As already stated above, networks can be a system of interrelationships with the objective of mutual knowledge and resource exchange between at least three partners. Generally, networks are analysed and classified according to several characteristics (Strebel, 2003):

  • Size
  • Spatial dimension
  • Degree of openness
  • Direction of cooperation (horizontal or vertical)
  • Form of organisation and control

With regards to learning and e-learning in networks, these dimensions have a strong relevance.

The size as well as the spatial dimension influence the decision to use more or less e-learning elements in communication and collaboration: the bigger a network and the farther the participants of a network are located, the more preference will be on e-learning elements as it is an advantage for communication. On the other hand, a closer location of participants in networks, in particular in smaller networks, will result in a domination of face-to-face learning with only very few online elements as informal and face-to-face communication predominate.

Another factor is the degree of openness in regional networks. Generally, there is a tendency towards openness in network relations in order to increase the mutual benefit of these relations.

The direction of cooperation can be central for regional (e-)learning networks, since it influences many other network characteristics and activities. Regional (e-)learning networks could be both horizontally and vertically oriented, horizontally meaning that networks go across various sectors, whereas vertical orientation includes partners from one sector only. As regards sustainable development, vertical or even diagonal networks are preferred as they integrate actors from various sectors and reduce professional myopia.

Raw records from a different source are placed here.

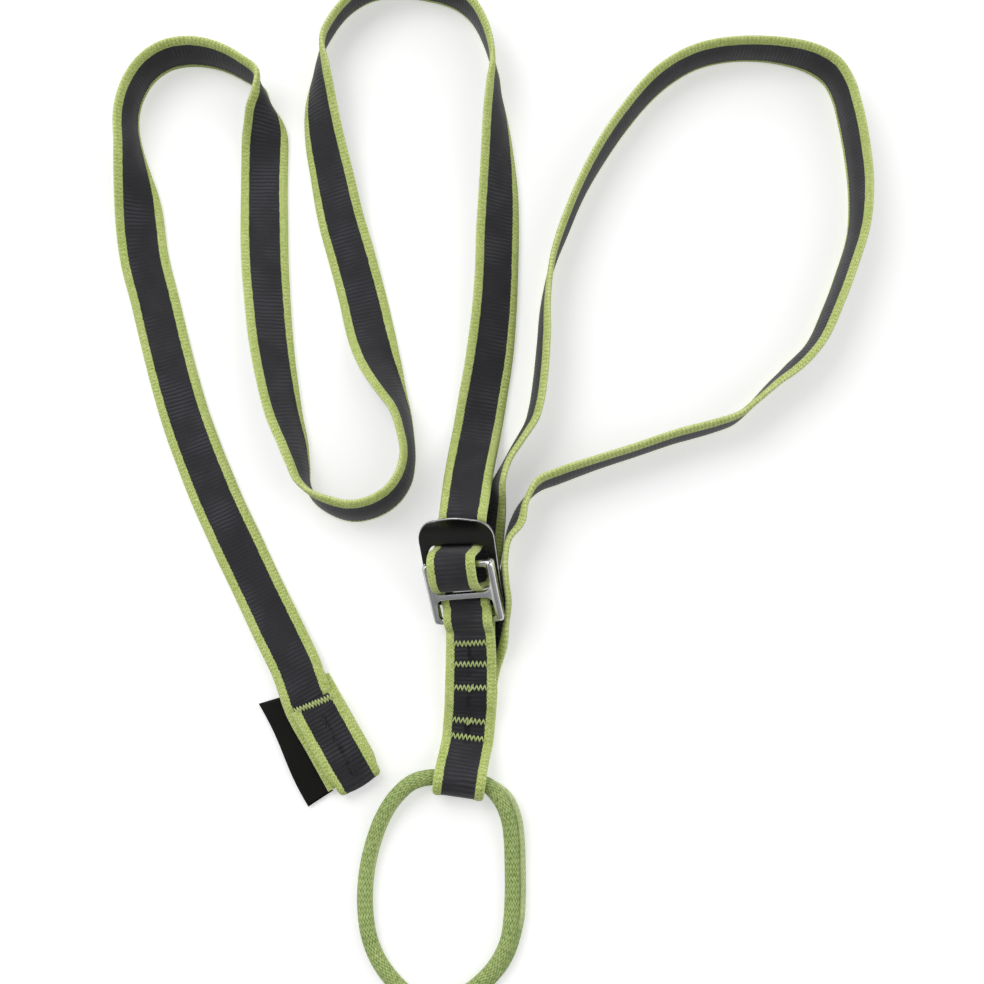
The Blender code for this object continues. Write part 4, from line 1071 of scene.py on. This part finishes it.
window_low = PLATE_BAR_WIDTH / 2
window_high = window_low + PLATE_WINDOW_LENGTH
plate_top = window_high + PLATE_TAB_LENGTH
foot_left, foot_right = PLATE_FOOT_ASIDE - PLATE_HALF_WIDTH, PLATE_FOOT_ASIDE + PLATE_HALF_WIDTH
tab_left, tab_right = PLATE_TAB_ASIDE - PLATE_HALF_WIDTH, PLATE_TAB_ASIDE + PLATE_HALF_WIDTH
outer_loop = outline_loop(
    (
        (foot_left + PLATE_FOOT_INSET, -window_low, PLATE_FOOT_CORNER),
        (foot_right, -window_low, PLATE_FOOT_CORNER),
        (tab_right, plate_top - PLATE_TAB_CROWN, PLATE_TAB_CORNER),
        (tab_left, plate_top - PLATE_TAB_CROWN, PLATE_TAB_CORNER),
    ),
    *PLATE_OUTLINE_STEPS, PLATE_CROWN_BULGE,
)
inner_loop = outline_loop(
    (
        (foot_left + PLATE_LEG_WIDTH + PLATE_FOOT_BROADER, window_low, PLATE_WINDOW_CORNER),
        (foot_right - PLATE_LEG_WIDTH, window_low, PLATE_WINDOW_CORNER),
        (tab_right - PLATE_LEG_WIDTH - PLATE_NECK_BROADER, window_high, PLATE_NECK_CORNER),
        (tab_left + PLATE_LEG_WIDTH + PLATE_NECK_BROADER, window_high, PLATE_NECK_CORNER),
    ),
    *PLATE_OUTLINE_STEPS,
)
plate_grid = []
wear_values = []
for inner, outer in zip(inner_loop, outer_loop):
    reach = (outer - inner).length
    away = (outer - inner) / reach
    edge = min(PLATE_EDGE_ROUND, reach / 2)
    marks = []
    for k in range(PLATE_ROUND_STEPS + 1):
        angle = math.pi / 2 * k / PLATE_ROUND_STEPS
        marks.append((edge * (1 - math.cos(angle)), edge * math.sin(angle)))
    profile = list(marks)
    for k in range(1, PLATE_ACROSS_STEPS):
        profile.append((edge + (reach - 2 * edge) * k / PLATE_ACROSS_STEPS, edge))
    profile += [(reach - step, rise) for step, rise in marks[::-1]]
    ring = []
    for face in (1, -1):
        for step, rise in profile if face == 1 else profile[-2:0:-1]:
            x, y = inner + away * step
            ring.append((x, y, tab_height(x, y) + face * (PLATE_THICKNESS / 2 - edge + rise)))
            leg_wear = WEAR_LEGS[x > 0.0]
            tab_wear = WEAR_BELOW_TAB + (1 - WEAR_BELOW_TAB) * ramp(y, window_high, window_high + WEAR_RUN)
            rim_wear = max(tab_wear, leg_wear) if face == 1 else tab_wear * WEAR_UNDERSIDE
            wear_values.append(ramp(reach - step, WEAR_WIDTH, 0.0) * rim_wear)
    plate_grid.append(ring)
plate_grid = np.array(plate_grid)
plate_lines = np.linspace(0.0, PLATE_GIRTH, len(plate_grid[0]) + 1)
plate_runs = np.linspace(0.0, PLATE_WAY_ROUND, len(plate_grid) + 1)
plate = loft("plate", plate_grid, plate_lines, plate_runs, black_metal, loop=True)
paint(plate, "wear", wear_values)
shift = Matrix.Translation(Vector(-MIDDLE))
plate.data.transform(shift @ buckle)
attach(plate, "plate")
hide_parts("buckle_plate")


# Buckle frame: bars and rails melted into one smooth casting
def slab(outlines, low, high):
    """A flat solid between two heights, the later outlines as holes."""
    curve = bpy.data.curves.new("slab", "CURVE")
    curve.dimensions = "2D"
    curve.fill_mode = "BOTH"
    curve.extrude = (high - low) / 2
    for outline in outlines:
        spline = curve.splines.new("POLY")
        spline.use_cyclic_u = True
        spline.points.add(len(outline) - 1)
        for spot, place in zip(spline.points, outline):
            spot.co = (place[0], place[1], 0.0, 1.0)
    flat = bpy.data.objects.new("slab", curve)
    SCENE.collection.objects.link(flat)
    bpy.context.view_layer.update()
    mesh = bpy.data.meshes.new_from_object(flat.evaluated_get(bpy.context.evaluated_depsgraph_get()))
    bpy.data.objects.remove(flat)
    mesh.transform(Matrix.Translation((0.0, 0.0, (high + low) / 2)))
    return mesh


def box_outline(left, low, right, high, low_corner, high_corner):
    low_corners = (left, low, low_corner), (right, low, low_corner)
    high_corners = (right, high, high_corner), (left, high, high_corner)
    return outline_loop(low_corners + high_corners, arc_steps=8, edge_steps=2)


frame_inner = FRAME_HALF_WIDTH - FRAME_RAIL_WIDTH
frame_low = -FRAME_LOWER_BAR_OFFSET - FRAME_BAR_WIDTH / 2
frame_high = FRAME_TOP_BAR_OFFSET + FRAME_BAR_WIDTH / 2
outer = box_outline(-FRAME_HALF_WIDTH, frame_low, FRAME_HALF_WIDTH, frame_high, FRAME_CORNER, FRAME_CORNER)
lower_window = box_outline(
    -frame_inner, frame_low + FRAME_BAR_WIDTH, frame_inner, -FRAME_CROSSBAR_WIDTH / 2,
    *FRAME_LOWER_WINDOW_CORNERS,
)
upper_window = box_outline(
    -frame_inner, FRAME_CROSSBAR_WIDTH / 2, frame_inner, frame_high - FRAME_BAR_WIDTH,
    *FRAME_UPPER_WINDOW_CORNERS,
)
parts = [slab((outer, lower_window, upper_window), -FRAME_BAR_THICKNESS / 2, FRAME_BAR_THICKNESS / 2)]
for side in (-1, 1):
    left, right = sorted((side * frame_inner, side * FRAME_HALF_WIDTH))
    for inset, corner, low, high in RAIL_SLABS:
        rail = box_outline(left + inset, frame_low + inset, right - inset, frame_high - inset, corner, corner)
        parts.append(slab((rail,), low - FRAME_RAIL_BELOW, FRAME_RAIL_ABOVE - high))
bm = bmesh.new()
for part in parts:
    bm.from_mesh(part)
bmesh.ops.remove_doubles(bm, verts=bm.verts, dist=WELD_DISTANCE)
frame_mesh = bpy.data.meshes.new("frame")
bm.to_mesh(frame_mesh)
bm.free()
frame_piece = bpy.data.objects.new("frame", frame_mesh)
SCENE.collection.objects.link(frame_piece)
melt = frame_piece.modifiers.new("melt", "REMESH")
melt.mode = "VOXEL"
melt.voxel_size = MELT_VOXEL
melt.use_smooth_shade = True
ease = frame_piece.modifiers.new("ease", "SMOOTH")
ease.iterations = EASE_ROUNDS
bpy.context.view_layer.update()
melted = bpy.data.meshes.new_from_object(frame_piece.evaluated_get(bpy.context.evaluated_depsgraph_get()))
frame_piece.modifiers.clear()
frame_piece.data = melted
frame_piece.data.materials.clear()
frame_piece.data.materials.append(bright_metal)
frame_place = Matrix.Translation((FRAME_CROSSBAR_ASIDE, FRAME_CROSSBAR_AHEAD, FRAME_CROSSBAR_LIFT))
frame_turn = Matrix.Rotation(FRAME_TURN, 4, "Z") @ Matrix.Rotation(FRAME_PITCH, 4, "X")
frame_piece.data.transform(shift @ buckle @ frame_place @ frame_turn)
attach(frame_piece, "sling")
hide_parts("buckle_frame")


# Ring: a closed tape and the lapped ply on its right side
def ring_marks(marks, height):
    return [(x * MILLIMETRE, y * MILLIMETRE, lift * MILLIMETRE + height / 2) for x, y, lift in marks]


closed_marks = ring_marks(RING_ROUTE[-2:] + RING_ROUTE + RING_ROUTE[:3], RING_HEIGHT)
ring_fine, ring_places = smooth(closed_marks, RING_SPACING)
ring_line = ring_fine[ring_places[2]:ring_places[-3]]
ring = tube("ring", ring_line - MIDDLE, RING_WIDTH, RING_HEIGHT, ring_fabric, RING_SIDES, loop=True)
# Painted highlight: the inner, right-facing side of the left limb, between the given places along the ring
highlight_limb = ramp(ring_line[:, 0], *HIGHLIGHT_LEFT_OF) * ramp(ring_line[:, 1], *HIGHLIGHT_BELOW)
highlight_limb = highlight_limb * ramp(ring_line[:, 1], *HIGHLIGHT_ABOVE)
angles = np.arange(RING_SIDES) / RING_SIDES * 2 * math.pi
highlight_side = ramp(np.cos(angles), *HIGHLIGHT_LEAN) * (np.sin(angles) > HIGHLIGHT_UNDER)
paint(ring, "painted_highlight", np.outer(highlight_limb, highlight_side).ravel())
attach(ring, "ring")
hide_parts("ring_tape")

lap_line, _ = smooth(ring_marks(RING_ROUTE[:LAP_MARKS], LAP_HEIGHT), RING_SPACING)
share = np.linspace(0.0, 1.0, len(lap_line))
lap_size = np.minimum(np.sqrt(share / LAP_START) + LAP_START_SIZE, (1 - share) / LAP_END + LAP_END_SIZE)
lap_size = np.minimum(lap_size, 1.0)
lap_inset = LAP_START_INSET * ramp(share, LAP_START, 0.0) ** 2
lap_inset = lap_inset + LAP_SINK_INSET * ramp(share, *LAP_SINK)
lap_out = (RING_WIDTH + LAP_WIDTH) / 2 - LAP_OVERLAP - lap_inset
lap_points = lap_line + unit(np.cross(UP, unit(np.gradient(lap_line, axis=0)))) * lap_out[:, None]
lap = tube("lap", lap_points - MIDDLE, LAP_WIDTH * lap_size, LAP_HEIGHT * lap_size, lap_fabric, LAP_SIDES)
paint(lap, "fade", np.repeat(ramp(share, *LAP_FADE), LAP_SIDES))
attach(lap, "ring")
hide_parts("ring_lap")
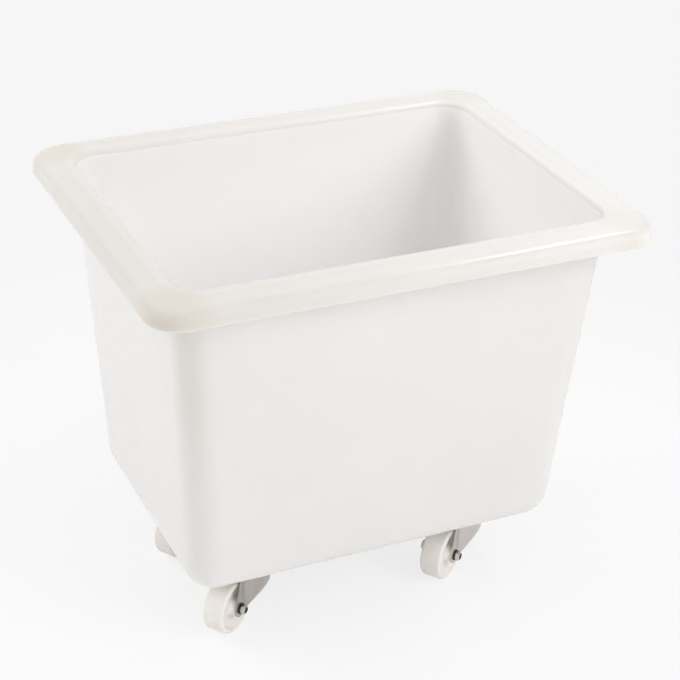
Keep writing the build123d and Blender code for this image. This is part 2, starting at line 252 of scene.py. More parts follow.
# distance out from the core of the leaning, round-cornered tub: length(max((|x| + lean * depth, |y| + lean * depth,
# base sweep - z) - (half size - corner), 0)), about 43 mm on the outer skin, 36 mm inside and 88 mm on the rim's edge
apart = add_node(tree, "ShaderNodeSeparateXYZ", Vector=place)
drawn_in = add_node(tree, "ShaderNodeMath", {"operation": "MULTIPLY_ADD"}, _0=apart.outputs["Z"], _1=-lean,
                    _2=rim_underside * lean / 1000)
drawn_in = add_node(tree, "ShaderNodeCombineXYZ", X=drawn_in.outputs["Value"], Y=drawn_in.outputs["Value"])
outward = add_node(tree, "ShaderNodeVectorMath", {"operation": "ABSOLUTE"}, Vector=place)
outward = add_node(tree, "ShaderNodeVectorMath", {"operation": "MULTIPLY_ADD"}, _0=outward.outputs["Vector"],
                   _1=(1.0, 1.0, -1.0), _2=((body_corner - wall_half_length) / 1000, (body_corner - wall_half_width) / 1000,
                                            (base_height + base_round) / 1000))
outward = add_node(tree, "ShaderNodeVectorMath", {"operation": "ADD"}, _0=outward.outputs["Vector"],
                   _1=drawn_in.outputs["Vector"])
outward = add_node(tree, "ShaderNodeVectorMath", {"operation": "MAXIMUM"}, _0=outward.outputs["Vector"], _1=(0.0, 0.0, 0.0))
out_xy = add_node(tree, "ShaderNodeSeparateXYZ", Vector=outward.outputs["Vector"])
# mask for the painted shade on the tub's corners
corner_way = add_node(tree, "ShaderNodeMath", {"operation": "MINIMUM"}, _0=out_xy.outputs["X"], _1=out_xy.outputs["Y"])
corner_shade_share = add_node(tree, "ShaderNodeMapRange", Value=corner_way.outputs["Value"], From_Min=0.004, From_Max=0.034)
corner_shade_height = add_node(tree, "ShaderNodeMapRange", Value=apart.outputs["Z"], From_Min=0.16, From_Max=0.45, To_Min=0.0)
corner_shade_and_nylon_scuffs = add_node(tree, "ShaderNodeMath", {"operation": "MULTIPLY"}, _0=corner_shade_share.outputs["Result"],
                   _1=corner_shade_height.outputs["Result"])
outward = add_node(tree, "ShaderNodeVectorMath", {"operation": "LENGTH"}, Vector=outward.outputs["Vector"])
# zones for the painted shade: 0 inside, about 0.13 on the outer walls and 1 on the rim's edge
skin_zone = add_node(tree, "ShaderNodeMapRange", Value=outward.outputs["Value"],
                     From_Min=(body_corner - 7) / 1000, From_Max=(body_corner + 45) / 1000)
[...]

The form of organisation and control is an important issue in networks due to influences of power in the respective regions. A differentiation between self-organised and managed learning networks must be made here. Former are characterised by rather informal and structures and often smaller dimensions (e.g. spatial extend, number of participants). Learning may be described as an open process or a means to an end. Latter are mainly professionally managed, goal oriented and institutionalised networks, in which members have clear assignments of tasks and responsibilities.